Estimates for the cost of clean up is 125 Billion dollars. This assumes nothing gets worse at the plant for the next few decades.
:eek: That’s just for Fukushima Daiichi?
Fukushima Daini down the coast, plus the other nuke plants affected by the earthquake, were shut down, properly cooled, etc, and are okay?
That is just for the 6 reactors.
What the article actually says:
That’s one-tenth of $125 billion. It’s also a worst-case estimate. It may be higher, I suppose. It may be lower. It’s an estimate for 30 years and not very meaningful. However, $125 billion it ain’t.
I may have been confused by the sister story here. 132 billion
I know the Japanese people have bigger things on their plates right now than their electric bills, but…

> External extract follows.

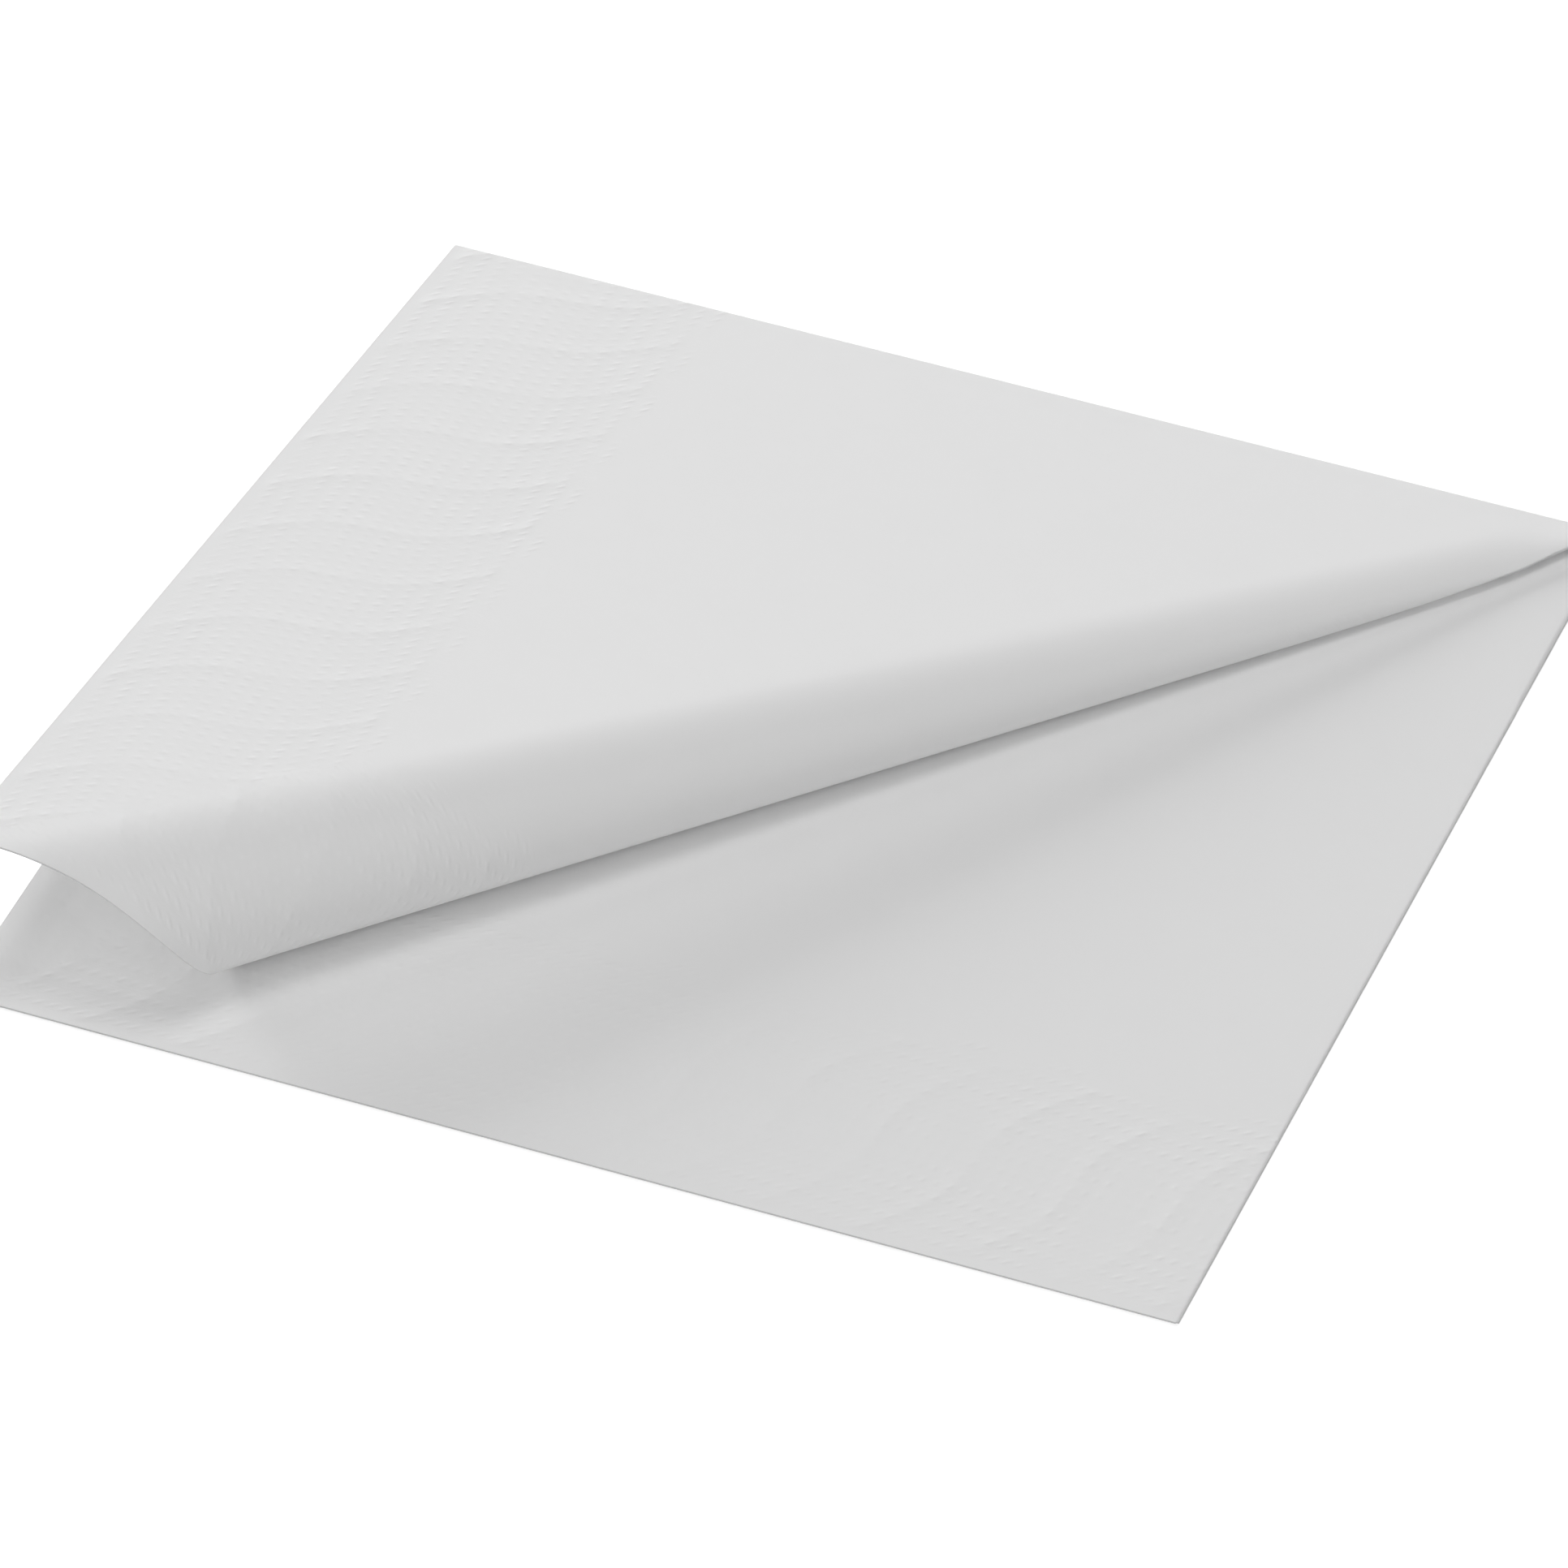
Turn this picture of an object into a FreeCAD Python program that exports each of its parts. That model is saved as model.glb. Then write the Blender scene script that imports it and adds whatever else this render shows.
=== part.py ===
import FreeCAD, Part

import math
import os

from FreeCAD import Vector

# A square paper napkin, folded twice into a square of four leaves, lying on
# a table. Its two upper leaves stand open along the back fold, and their front
# right corner is rolled under along the diagonal and tucked in on the two
# lower leaves. The whole napkin is one sheet and so one solid.
#
# X runs along the back fold, Y to the back and Z up, in millimetres. The
# origin is in the middle of the folded square, on the table.

# Driving dimensions of the paper
sheet_side = 330.0  # the napkin laid out flat
leaf_thickness = 0.35  # one layer of three-ply embossed tissue
leaf_gap = 0.15  # air between two layers that lie on each other

# Driving dimensions of the folds
back_fold_height = 4.0  # outside height of the back fold at its right end
lift_angle = 7.9  # slope of the raised leaves, up from the back fold
roll_overhang = 27.0  # from the right edge out to the point that the roll tapers to
roll_skew = 40.0  # turn of the roll's axis away from the line where both planes meet

# Each curved stretch is a row of smooth patches, side by side
curved_patches = 8

# Sizes that follow
pair_thickness = 2 * leaf_thickness + leaf_gap
outer_fold_radius = pair_thickness + leaf_gap / 2
side_bend_radius = leaf_thickness + leaf_gap / 2
inner_leaf = (sheet_side - math.pi * (leaf_gap + leaf_thickness) / 2) / 2
outer_leaf = (sheet_side - math.pi * (leaf_gap + leaf_thickness) * 1.5) / 2
leaf_width = inner_leaf
folded_width = leaf_width + side_bend_radius
folded_depth = inner_leaf + back_fold_height / 2
left = -folded_width / 2
back = folded_depth / 2 - back_fold_height / 2
tuck_level = pair_thickness + leaf_gap

UP = Vector(0, 0, 1)
DOWN = Vector(0, 0, -1)
RIGHT = Vector(1, 0, 0)
FRONT = Vector(0, -1, 0)


def unit(vector):
    return Vector(vector).normalize()


def square_to(vector, line):
    """The unit part of a vector that is square to a line."""
    return unit(vector - line * vector.dot(line))


class Flat:
    """A flat stretch of a folded pair of leaves.

    u runs from the open left edge to the side fold, v from the back fold to
    the open front edge, and depth from the outer face into the pair."""

    def __init__(self, origin, across, forward, outward):
        self.origin = origin
        self.across = across
        self.forward = forward
        self.outward = outward

    def point(self, u, v, depth=0.0):
        return self.origin + self.across * u + self.forward * v - self.outward * depth

    def ray(self, angle):
        """Direction in the sheet, turned from the back fold towards the front edge."""
        return self.forward * math.sin(angle) - self.across * math.cos(angle)


def line(start, end):
    return Part.LineSegment(start, end).toShape()


def bend(start, end, out, slant):
    """Half turn from start to end, stretched along out where it is cut aslant."""
    centre = (start + end) / 2
    radius = (end - start).Length / 2
    middle = centre + out * radius * slant
    if slant == 1:
        return Part.Arc(start, middle, end).toShape()
    ellipse = Part.Ellipse(middle, end, centre)
    return Part.ArcOfEllipse(ellipse, -math.pi / 2, math.pi / 2).toShape()


def pair_outline(outer_end, inner_end, side, outward, slant=1):
    """Closed outline of a pair of leaves that the side fold joins.

    It is cut along a line in the sheet: outer_end and inner_end are where the
    two leaves end, side is where the side fold starts, all three on the outer
    face. slant is how obliquely the line crosses the side fold."""
    inward = outward * -1
    out = unit(side - outer_end)
    second = inward * leaf_thickness
    third = inward * (leaf_thickness + leaf_gap)
    last = inward * pair_thickness
    return Part.Wire([
        line(outer_end, side),
        bend(side, side + last, out, slant),
        line(side + last, inner_end + last),
        line(inner_end + last, inner_end + third),
        line(inner_end + third, side + third),
        line(side + third, side + second),
        line(side + second, outer_end + second),
        line(outer_end + second, outer_end),
    ])


def slab(flat, length, depth):
    """One leaf from the left edge to the side fold."""
    corners = [(0, 0), (leaf_width, 0), (leaf_width, length), (0, length), (0, 0)]
    outline = Part.makePolygon([flat.point(u, v, depth) for u, v in corners])
    return Part.Face(outline).extrude(flat.outward * -leaf_thickness)


def flat_pair(flat):
    """Both leaves with the side fold, lying flat. The inner leaf ends later."""
    outer = pair_outline(
        flat.point(0, 0), flat.point(0, 0), flat.point(leaf_width, 0), flat.outward
    )
    pair = Part.Face(outer).extrude(flat.forward * outer_leaf)
    return pair.fuse(slab(flat, inner_leaf, leaf_thickness + leaf_gap))


def corner_beyond(flat, tip, angle):
    """The space past a line through tip, on the side of the front right corner."""
    reach = 2 * sheet_side
    start = tip - flat.ray(angle) * reach
    end = tip + flat.ray(angle) * reach
    beyond = flat.across * (2 * reach)
    base = [start, end, end + beyond, start + beyond, start]
    outline = Part.makePolygon([point + flat.outward * leaf_gap for point in base])
    return Part.Face(outline).extrude(flat.outward * -(pair_thickness + 2 * leaf_gap))


def back_fold_point(radius_left, radius_right, turn, u):
    """Point on the outside of the back fold, which widens to the right."""
    radius = radius_left + (radius_right - radius_left) * u / leaf_width
    centre = Vector(left + u, back, radius)
    return centre + Vector(0, math.sin(turn), -math.cos(turn)) * radius


class Roll:
    """The cone that the rolled corner lies on.

    It touches the raised leaves and the level of the tucked corner, and tapers
    to a tip past the right end of the back fold."""

    def __init__(self, raised):
        skew = math.radians(roll_skew)
        u = leaf_width + roll_overhang
        start = raised.point(u, 0)
        v = (tuck_level - start.z) / raised.forward.z
        self.tip_u, self.tip_v = u, v
        self.tip = raised.point(u, v)
        hinge = unit(raised.outward.cross(UP))
        if hinge.dot(RIGHT) > 0:
            hinge = hinge * -1
        rise = square_to(raised.forward, hinge)
        level = square_to(FRONT, hinge)
        middle = unit(rise + level)
        self.axis = hinge * math.cos(skew) + middle * math.sin(skew)
        half_opening = rise.getAngle(level) / 2
        self.half_angle = math.asin(math.sin(skew) * math.sin(half_opening))
        to_contact = math.acos(math.cos(skew) / math.cos(self.half_angle))
        contact = hinge * math.cos(to_contact) + rise * math.sin(to_contact)
        outermost = middle * math.cos(skew) - hinge * math.sin(skew)
        self.first = square_to(contact, self.axis)
        self.second = square_to(outermost, self.first)
        self.wrap = 2 * self.first.getAngle(outermost)
        self.start_angle = math.atan2(
            contact.dot(raised.forward), -contact.dot(raised.across)
        )
        self.end_angle = self.start_angle + self.wrap * math.sin(self.half_angle)

    def around(self, turn):
        return self.first * math.cos(turn) + self.second * math.sin(turn)

    def direction(self, turn):
        cos, sin = math.cos(self.half_angle), math.sin(self.half_angle)
        return self.axis * cos + self.around(turn) * sin

    def outward(self, turn):
        cos, sin = math.cos(self.half_angle), math.sin(self.half_angle)
        return self.around(turn) * cos - self.axis * sin

    def outline(self, turn):
        """Cut through the pair of leaves along one straight line of the cone."""
        angle = self.start_angle + turn * math.sin(self.half_angle)
        direction = self.direction(turn)
        slant = 1 / math.cos(angle)
        outer_reach = (outer_leaf - self.tip_v) / math.sin(angle)
        inner_reach = (inner_leaf - self.tip_v) / math.sin(angle)
        side_reach = (self.tip_u - leaf_width) * slant
        return pair_outline(
            self.tip + direction * outer_reach,
            self.tip + direction * inner_reach,
            self.tip + direction * side_reach,
            self.outward(turn),
            slant,
        )

    def tucked(self):
        """The flat stretch that follows the roll, upside down on the lower leaves."""
        angle = self.end_angle
        direction = self.direction(self.wrap)
        onward = self.around(self.wrap + math.pi / 2)
        across = onward * math.sin(angle) - direction * math.cos(angle)
        forward = direction * math.sin(angle) + onward * math.cos(angle)
        origin = self.tip - across * self.tip_u - forward * self.tip_v
        return Flat(origin, across, forward, DOWN)


def curved(outline_at, full_turn):
    """Solids that follow an outline round a bend, from turn 0 to full_turn."""
    turns = [full_turn * step / (2 * curved_patches) for step in range(2 * curved_patches + 1)]
    outlines = [outline_at(turn) for turn in turns]
    starts = range(0, 2 * curved_patches, 2)
    return [Part.makeLoft(outlines[start:start + 3], True) for start in starts]


def back_fold(radius_left, radius_right, full_turn):
    """The rounded second fold, which carries both pairs of leaves."""
    def outline(turn):
        end = back_fold_point(radius_left, radius_right, turn, 0)
        side = back_fold_point(radius_left, radius_right, turn, leaf_width)
        onward = Vector(0, math.cos(turn), math.sin(turn))
        return pair_outline(end, end, side, unit(onward.cross(side - end)))

    return curved(outline, full_turn)


def raised_flat(radius_left, radius_right, full_turn):
    """The plane of the raised leaves, where the back fold ends."""
    origin = back_fold_point(radius_left, radius_right, full_turn, 0)
    side = back_fold_point(radius_left, radius_right, full_turn, leaf_width)
    across = unit(side - origin)
    onward = Vector(0, math.cos(full_turn), math.sin(full_turn))
    forward = square_to(onward, across)
    return Flat(origin, across, forward, unit(onward.cross(across)))


def napkin():
    radius_left = outer_fold_radius
    radius_right = back_fold_height / 2
    full_turn = math.pi - math.radians(lift_angle)
    lower = Flat(Vector(left, back, 0), RIGHT, FRONT, DOWN)
    raised = raised_flat(radius_left, radius_right, full_turn)
    roll = Roll(raised)
    tucked = roll.tucked()
    pieces = [
        *back_fold(radius_left, radius_right, full_turn),
        flat_pair(raised).cut(corner_beyond(raised, roll.tip, roll.start_angle)),
        *curved(roll.outline, roll.wrap),
        flat_pair(tucked).common(corner_beyond(tucked, roll.tip, roll.end_angle)),
    ]
    return flat_pair(lower).fuse(pieces).removeSplitter()


shape = napkin()
print("napkin: solids", len(shape.Solids), "valid", shape.isValid())
print("volume", round(shape.Volume, 1), "area", round(shape.Area, 1))
print("box", shape.BoundBox)

os.makedirs("parts", exist_ok=True)
shape.exportStep("parts/napkin.step")
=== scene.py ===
import math

import bmesh
import bpy
from mathutils import Matrix, Vector


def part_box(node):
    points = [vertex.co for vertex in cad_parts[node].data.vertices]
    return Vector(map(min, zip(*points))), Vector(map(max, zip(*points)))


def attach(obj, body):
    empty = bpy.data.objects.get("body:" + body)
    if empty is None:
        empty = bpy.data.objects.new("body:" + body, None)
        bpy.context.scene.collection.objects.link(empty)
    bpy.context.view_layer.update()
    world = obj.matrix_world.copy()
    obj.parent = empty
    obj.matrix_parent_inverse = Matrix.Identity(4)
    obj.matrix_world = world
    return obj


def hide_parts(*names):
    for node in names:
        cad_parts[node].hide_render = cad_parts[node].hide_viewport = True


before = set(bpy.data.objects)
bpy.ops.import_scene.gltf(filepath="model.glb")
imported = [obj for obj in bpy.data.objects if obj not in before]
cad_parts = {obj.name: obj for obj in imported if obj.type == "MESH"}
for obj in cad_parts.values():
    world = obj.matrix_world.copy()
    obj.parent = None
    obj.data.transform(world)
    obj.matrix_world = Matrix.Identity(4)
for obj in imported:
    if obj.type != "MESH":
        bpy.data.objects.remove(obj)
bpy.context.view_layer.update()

# A square paper napkin, folded twice into a square of four leaves. Its two
# upper leaves stand open along the back fold, and their front right corner is
# rolled under along the diagonal and tucked in on the two lower leaves.

mm = 0.001

# Paper, as in the CAD model
sheet_side = 330.0 * mm
leaf_thickness = 0.35 * mm
leaf_gap = 0.15 * mm
pair_thickness = 2 * leaf_thickness + leaf_gap
leaf_pitch = leaf_thickness + leaf_gap
inner_leaf = (sheet_side - math.pi * leaf_pitch / 2) / 2
outer_leaf = (sheet_side - math.pi * leaf_pitch * 1.5) / 2
leaf_width = inner_leaf
side_bend_radius = leaf_thickness + leaf_gap / 2
box_low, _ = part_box("napkin")
left = -(leaf_width + side_bend_radius) / 2
back = box_low.y + inner_leaf
tuck_level = pair_thickness + leaf_gap

# Folds, from the photograph
fold_radius_left = pair_thickness + leaf_gap / 2
fold_radius_right = 1.02 * mm
lift_angle = math.radians(8.13)
roll_inset = 7.43 * mm  # the roll starts this far left of the right edge, at the back fold
roll_heading = math.radians(46.95)  # of the roll's straight lines, from the back fold
shoulder_radius = 19.4 * mm
shoulder_turn = math.radians(22.43)
face_half_angle = math.radians(3.13)
face_turn = math.radians(63.2)

# Round the back right corner the roll is tight and doesn't reach down
tightest_bend = 0.45 * mm
squeezed_bend = 0.75 * mm  # a tighter roll presses its leaves together
corner_reach = 17.0 * mm
corner_core = 7.0 * mm
corner_rise = 0.35 * mm
corner_back = 0.35 * mm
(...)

What does the closure of these reactors mean to the Japanese utility customers whose electric power was generated at these stations?
some amount of their customer locations no longer exist.
The remaining customers are suffering rolling blackouts to cope with the loss of power. All extra lighting etc is shut off in the big cities and people are trying really hard to conserve power. It’s going to be horrible in the summer with no aircon…
As I understood it from the news, they shut down all reactors in the country (which provide what, about half the country’s power?). They want to be sure (a) whatever messed up on these reactors is notgoing to happen anywhere else and (b) probably all their resources and much of their trained staff areprobably beingc ycled through the affected plant so they have no resources for the rest.
Hence the rolling blackouts, all the shut down factories etc. They haven’t lost half their power capacity or even close, but for now it is turned off until the situation is stabilized.
They didn’t shut down all the plants in the country. Most of the power plants were far enough away from the epicenter that they didn’t even need to shut down. It looks like only four sites were affected: Onagawa, Fukushima Daiichi, Fukushima Daini, and Tokai, and of those only Fukushima Daiichi is having major problems. Fukushima Daini has some damage but managed a safe cold shutdown. I don’t know what, if any, damage was suffered at Onagawa or Tokai.